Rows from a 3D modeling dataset
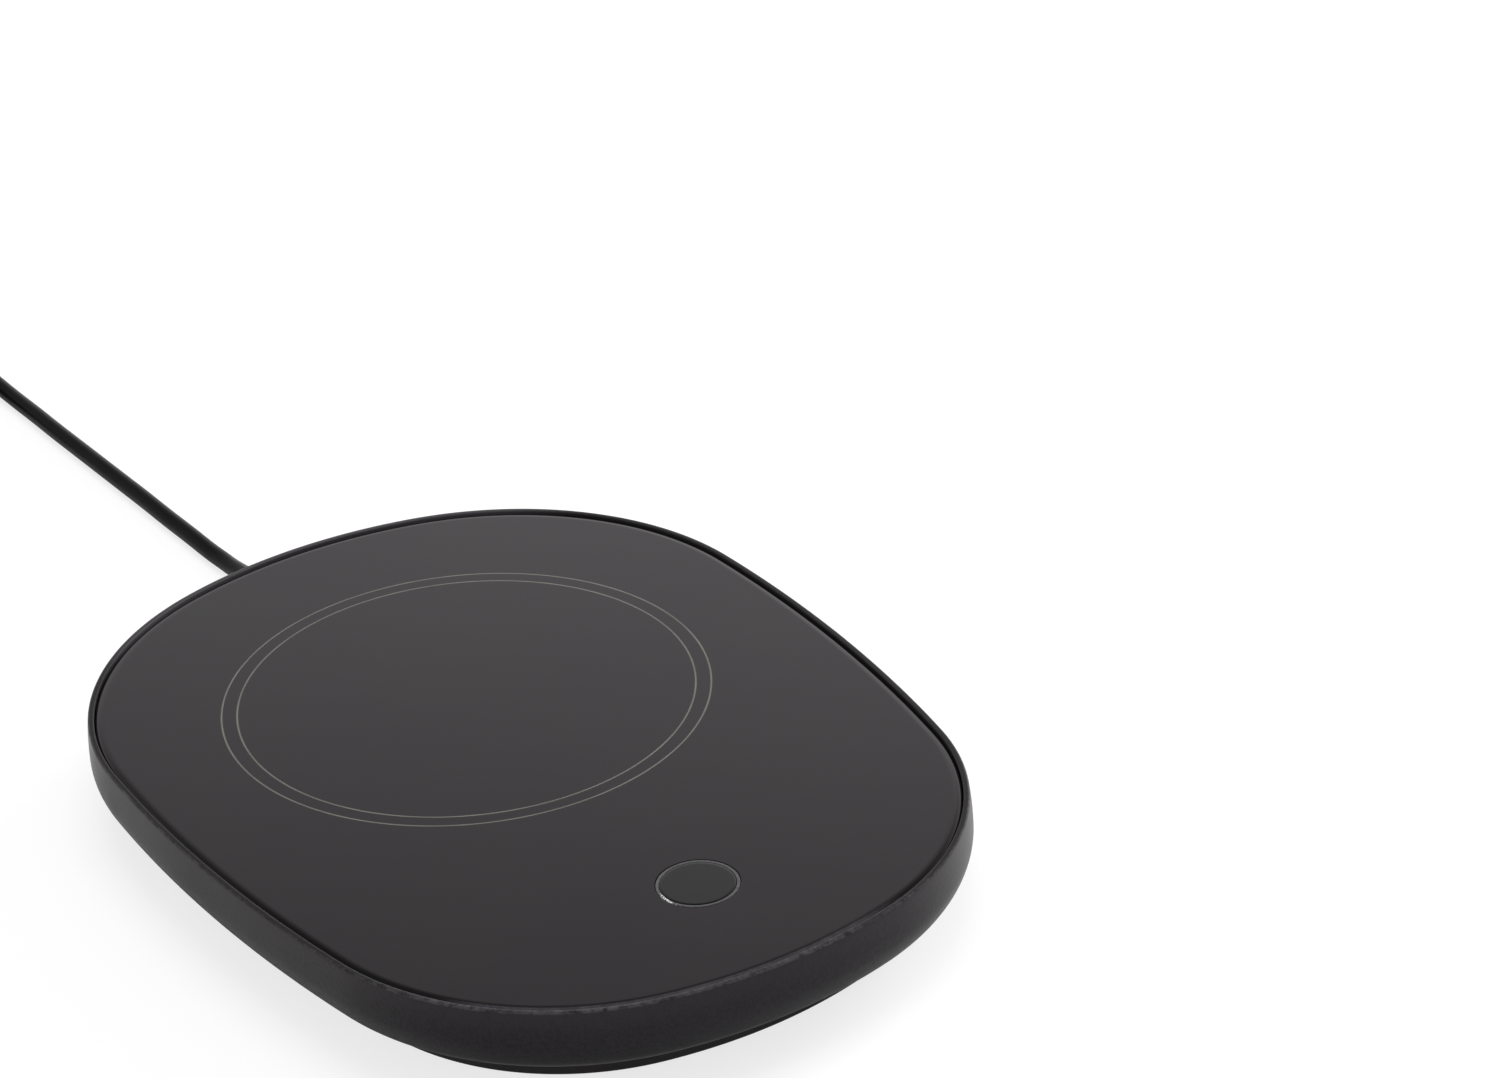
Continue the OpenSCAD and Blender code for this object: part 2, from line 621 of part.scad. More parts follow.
// A closed skin over rings of points, the first ring clockwise as seen from outside
module skin(rings) {
    n = len(rings[0]);
    last = (len(rings) - 1) * n;
    sides = [for (j = [0 : len(rings) - 2], i = [0 : n - 1]) let(m = (i + 1) % n)
        [j * n + i, (j + 1) * n + i, (j + 1) * n + m, j * n + m]];
    ends = [[for (i = [0 : n - 1]) i], [for (i = [n - 1 : -1 : 0]) last + i]];
    polyhedron([for (ring = rings) each ring], concat(sides, ends));
}
module stacked(slices) {
    skin([for (s = slices) [for (p = outline(s[1])) [p[0], p[1], s[0]]]]);
}
module tube(p, radii, sides) {
    skin([for (i = [0 : len(p) - 1]) tube_ring(p, i, radii[i], sides)]);
}
module wire(route, r) {
    p = smooth(route, 4);
    tube(p, [for (q = p) r], 8);
}

// A screw driven upwards: its head below z, its shank up to z + reach
module screw_up(at, z, reach) {
    difference() {
        union() {
            rod(at, z - head_h, z, head_r);
            rod(at, z - eps, z + reach, screw_r);
        }
        translate([at[0], at[1], z - head_h]) {
            cube([drive_w, drive_l, 2 * drive_d], center = true);
            cube([drive_l, drive_w, 2 * drive_d], center = true);
        }
    }
}
module boss(at, z0, z1, depth) {
    difference() {
        rod(at, z0, z1, boss_r);
        rod(at, z0 - eps, z0 + depth + boss_spare, screw_r + screw_gap);
    }
}

module upper_housing() color([0.10, 0.10, 0.105]) {
    notch_r = relief_r + relief_gap;
    past_y = exit_y + 9;
    difference() {
        stacked(wall_slices);
        slab(deck_top_z, body_h + 1) body_shape(rim_t);
        stacked(room_slices);
        slab(seam_z - 1, room_z + 0.5) body_shape(lip_in - lip_gap);
        rod([0, heater_y], deck_z - 1, deck_top_z + 1, opening_r);
        rod([0, button_y], deck_z - 1, deck_top_z + 1, deck_hole_r);
        rod_y([0, flange_front_y], relief_z, past_y, notch_r);
        block(-notch_r, notch_r, flange_front_y, past_y, seam_z - 1, relief_z);
    }
    for (p = screw_places) boss(p, floor_z, deck_z + eps, screw_reach);
    for (p = ear_places) boss(p, pad_z, deck_z + eps, bracket_reach);
    for (p = board_screw_places) boss(p, board_top_z, deck_z + eps, board_reach);
}

module base_cover() color([0.07, 0.07, 0.075]) {
    difference() {
        union() {
            stacked(base_slices);
            slab(seam_z - eps, seam_z + lip_h) body_shape(lip_in);
        }
        slab(floor_z, seam_z + lip_h + 1) body_shape(pocket_in);
        for (p = screw_places) {
            rod(p, foot_show - 1, floor_z + 1, screw_r + hole_gap);
            rod(p, foot_show - 1, head_seat_z, head_r + hole_gap);
        }
        for (p = foot_places) rod(p, foot_show - 1, foot_show + foot_sink, foot_r + foot_gap);
        for (i = [1 : vent_count]) vent((i - (vent_count + 1) / 2) * vent_pitch);
        rod_y([0, flange_back_y - 1], relief_z, exit_y + 9, relief_r + relief_gap);
    }
    block(-cord_r, cord_r, clamp_y - rib_l / 2, clamp_y + rib_l / 2, floor_z - eps, relief_z - cord_r);
    for (p = clamp_screw_places) difference() {
        rod(p, floor_z - eps, clamp_z, boss_r);
        rod(p, clamp_z - clamp_reach - boss_spare, clamp_z + eps, screw_r + screw_gap);
    }
}

// A slot with round ends through the base cover's floor
module vent(x) {
    end = (vent_l - vent_w) / 2;
    block(x - vent_w / 2, x + vent_w / 2, heater_y - end, heater_y + end, foot_show - 1, floor_z + 1);
    for (s = [-1, 1]) rod([x, heater_y + s * end], foot_show - 1, floor_z + 1, vent_w / 2);
}

module glass_top() color([0.03, 0.03, 0.035]) {
    edge = rim_t + glass_gap;
    difference() {
        stacked([[glass_z, edge + glass_bevel], [glass_z - glass_bevel, edge], [glass_under_z, edge]]);
        rod([0, button_y], glass_under_z - 1, glass_z + 1, glass_hole_r);
    }
}

module glass_adhesive() color([0.55, 0.55, 0.55]) {
    edge = rim_t + glass_gap + glue_in;
    slab(deck_top_z, glass_under_z) difference() {
        body_shape(edge);
        body_shape(edge + glue_w);
    }
    bead([0, heater_y], opening_r + glue_in, glue_w);
    bead([0, button_y], deck_hole_r + glue_in, glue_w / 2);
}

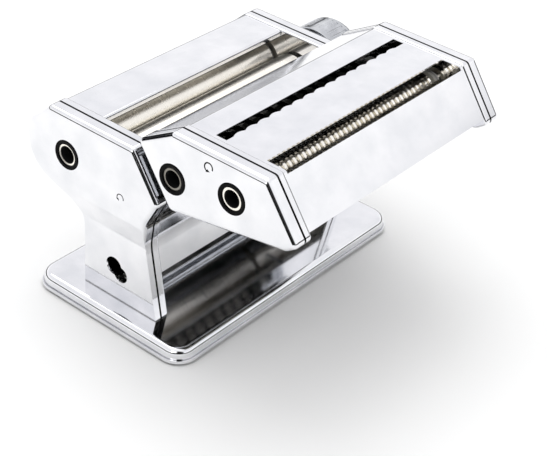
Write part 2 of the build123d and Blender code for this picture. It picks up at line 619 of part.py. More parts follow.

== AIM ==
Write all of the records out again exactly.

== FULL SOLUTION ==
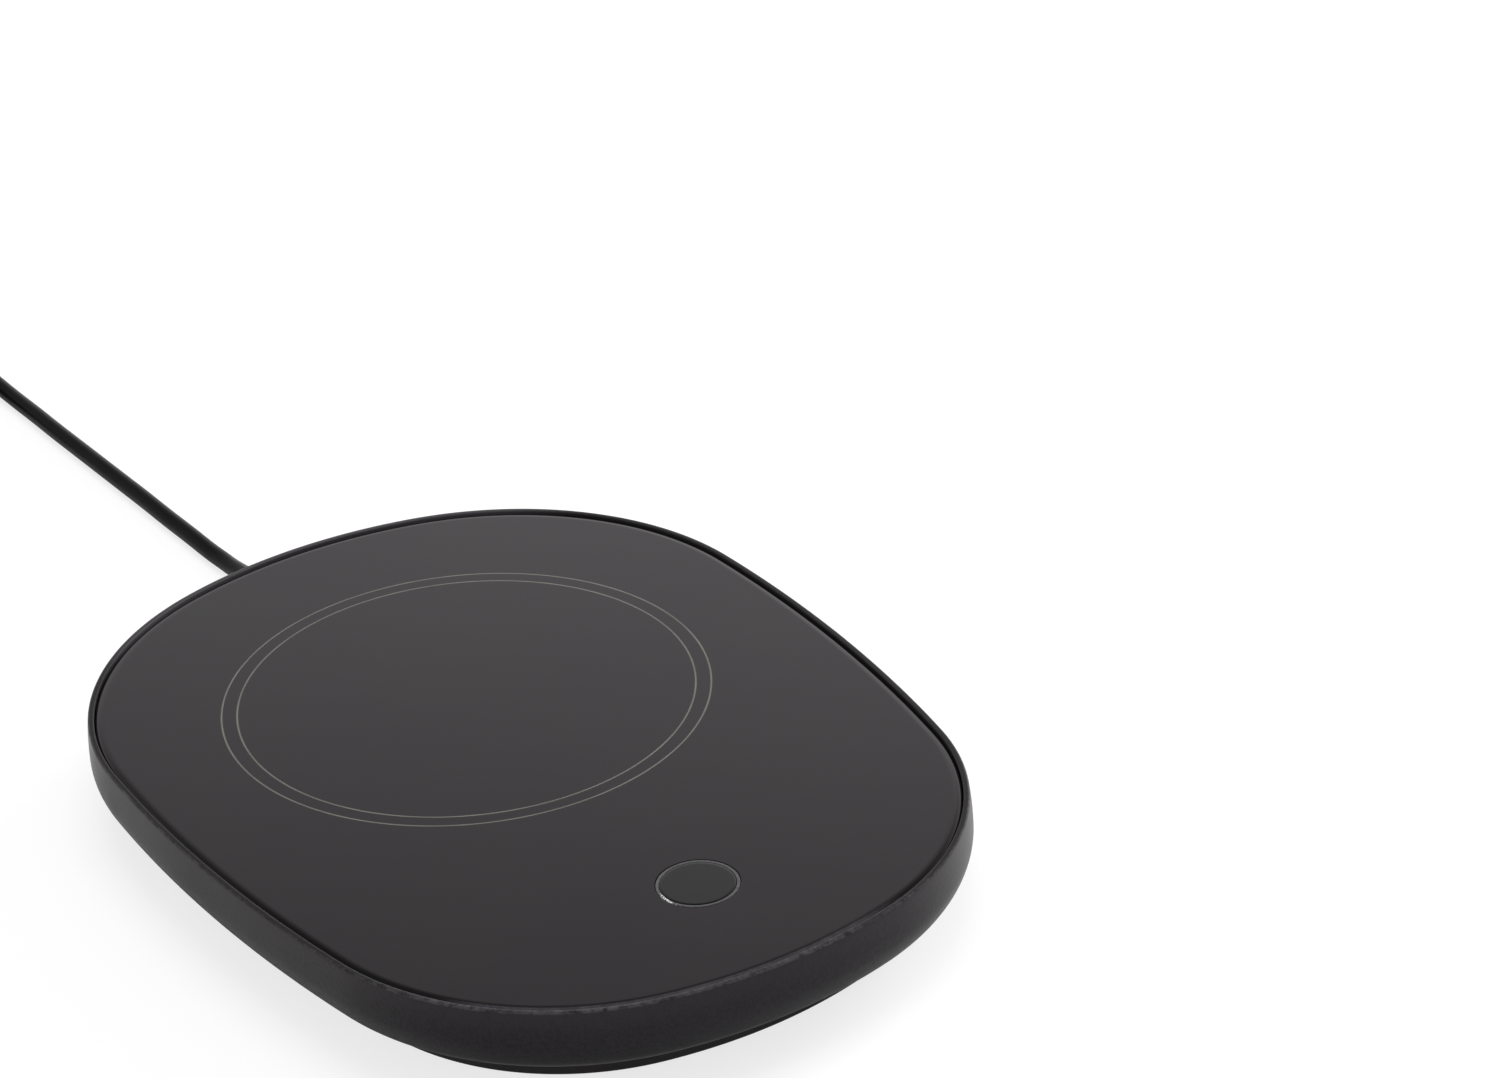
Continue the OpenSCAD and Blender code for this object: part 2, from line 621 of part.scad. More parts follow.
// A closed skin over rings of points, the first ring clockwise as seen from outside
module skin(rings) {
    n = len(rings[0]);
    last = (len(rings) - 1) * n;
    sides = [for (j = [0 : len(rings) - 2], i = [0 : n - 1]) let(m = (i + 1) % n)
        [j * n + i, (j + 1) * n + i, (j + 1) * n + m, j * n + m]];
    ends = [[for (i = [0 : n - 1]) i], [for (i = [n - 1 : -1 : 0]) last + i]];
    polyhedron([for (ring = rings) each ring], concat(sides, ends));
}
module stacked(slices) {
    skin([for (s = slices) [for (p = outline(s[1])) [p[0], p[1], s[0]]]]);
}
module tube(p, radii, sides) {
    skin([for (i = [0 : len(p) - 1]) tube_ring(p, i, radii[i], sides)]);
}
module wire(route, r) {
    p = smooth(route, 4);
    tube(p, [for (q = p) r], 8);
}

// A screw driven upwards: its head below z, its shank up to z + reach
module screw_up(at, z, reach) {
    difference() {
        union() {
            rod(at, z - head_h, z, head_r);
            rod(at, z - eps, z + reach, screw_r);
        }
        translate([at[0], at[1], z - head_h]) {
            cube([drive_w, drive_l, 2 * drive_d], center = true);
            cube([drive_l, drive_w, 2 * drive_d], center = true);
        }
    }
}
module boss(at, z0, z1, depth) {
    difference() {
        rod(at, z0, z1, boss_r);
        rod(at, z0 - eps, z0 + depth + boss_spare, screw_r + screw_gap);
    }
}

module upper_housing() color([0.10, 0.10, 0.105]) {
    notch_r = relief_r + relief_gap;
    past_y = exit_y + 9;
    difference() {
        stacked(wall_slices);
        slab(deck_top_z, body_h + 1) body_shape(rim_t);
        stacked(room_slices);
        slab(seam_z - 1, room_z + 0.5) body_shape(lip_in - lip_gap);
        rod([0, heater_y], deck_z - 1, deck_top_z + 1, opening_r);
        rod([0, button_y], deck_z - 1, deck_top_z + 1, deck_hole_r);
        rod_y([0, flange_front_y], relief_z, past_y, notch_r);
        block(-notch_r, notch_r, flange_front_y, past_y, seam_z - 1, relief_z);
    }
    for (p = screw_places) boss(p, floor_z, deck_z + eps, screw_reach);
    for (p = ear_places) boss(p, pad_z, deck_z + eps, bracket_reach);
    for (p = board_screw_places) boss(p, board_top_z, deck_z + eps, board_reach);
}

module base_cover() color([0.07, 0.07, 0.075]) {
    difference() {
        union() {
            stacked(base_slices);
            slab(seam_z - eps, seam_z + lip_h) body_shape(lip_in);
        }
        slab(floor_z, seam_z + lip_h + 1) body_shape(pocket_in);
        for (p = screw_places) {
            rod(p, foot_show - 1, floor_z + 1, screw_r + hole_gap);
            rod(p, foot_show - 1, head_seat_z, head_r + hole_gap);
        }
        for (p = foot_places) rod(p, foot_show - 1, foot_show + foot_sink, foot_r + foot_gap);
        for (i = [1 : vent_count]) vent((i - (vent_count + 1) / 2) * vent_pitch);
        rod_y([0, flange_back_y - 1], relief_z, exit_y + 9, relief_r + relief_gap);
    }
    block(-cord_r, cord_r, clamp_y - rib_l / 2, clamp_y + rib_l / 2, floor_z - eps, relief_z - cord_r);
    for (p = clamp_screw_places) difference() {
        rod(p, floor_z - eps, clamp_z, boss_r);
        rod(p, clamp_z - clamp_reach - boss_spare, clamp_z + eps, screw_r + screw_gap);
    }
}

// A slot with round ends through the base cover's floor
module vent(x) {
    end = (vent_l - vent_w) / 2;
    block(x - vent_w / 2, x + vent_w / 2, heater_y - end, heater_y + end, foot_show - 1, floor_z + 1);
    for (s = [-1, 1]) rod([x, heater_y + s * end], foot_show - 1, floor_z + 1, vent_w / 2);
}

module glass_top() color([0.03, 0.03, 0.035]) {
    edge = rim_t + glass_gap;
    difference() {
        stacked([[glass_z, edge + glass_bevel], [glass_z - glass_bevel, edge], [glass_under_z, edge]]);
        rod([0, button_y], glass_under_z - 1, glass_z + 1, glass_hole_r);
    }
}

module glass_adhesive() color([0.55, 0.55, 0.55]) {
    edge = rim_t + glass_gap + glue_in;
    slab(deck_top_z, glass_under_z) difference() {
        body_shape(edge);
        body_shape(edge + glue_w);
    }
    bead([0, heater_y], opening_r + glue_in, glue_w);
    bead([0, button_y], deck_hole_r + glue_in, glue_w / 2);
}

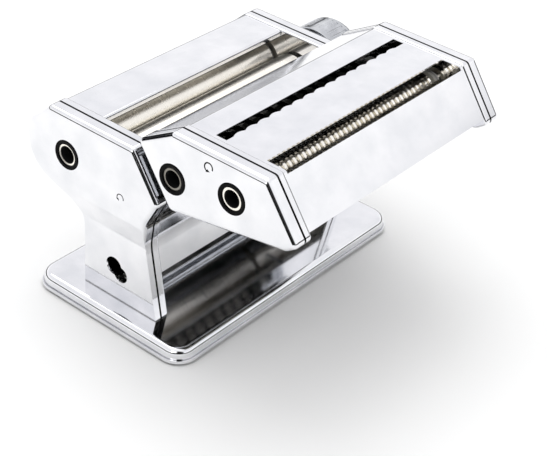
Write part 2 of the build123d and Blender code for this picture. It picks up at line 619 of part.py. More parts follow.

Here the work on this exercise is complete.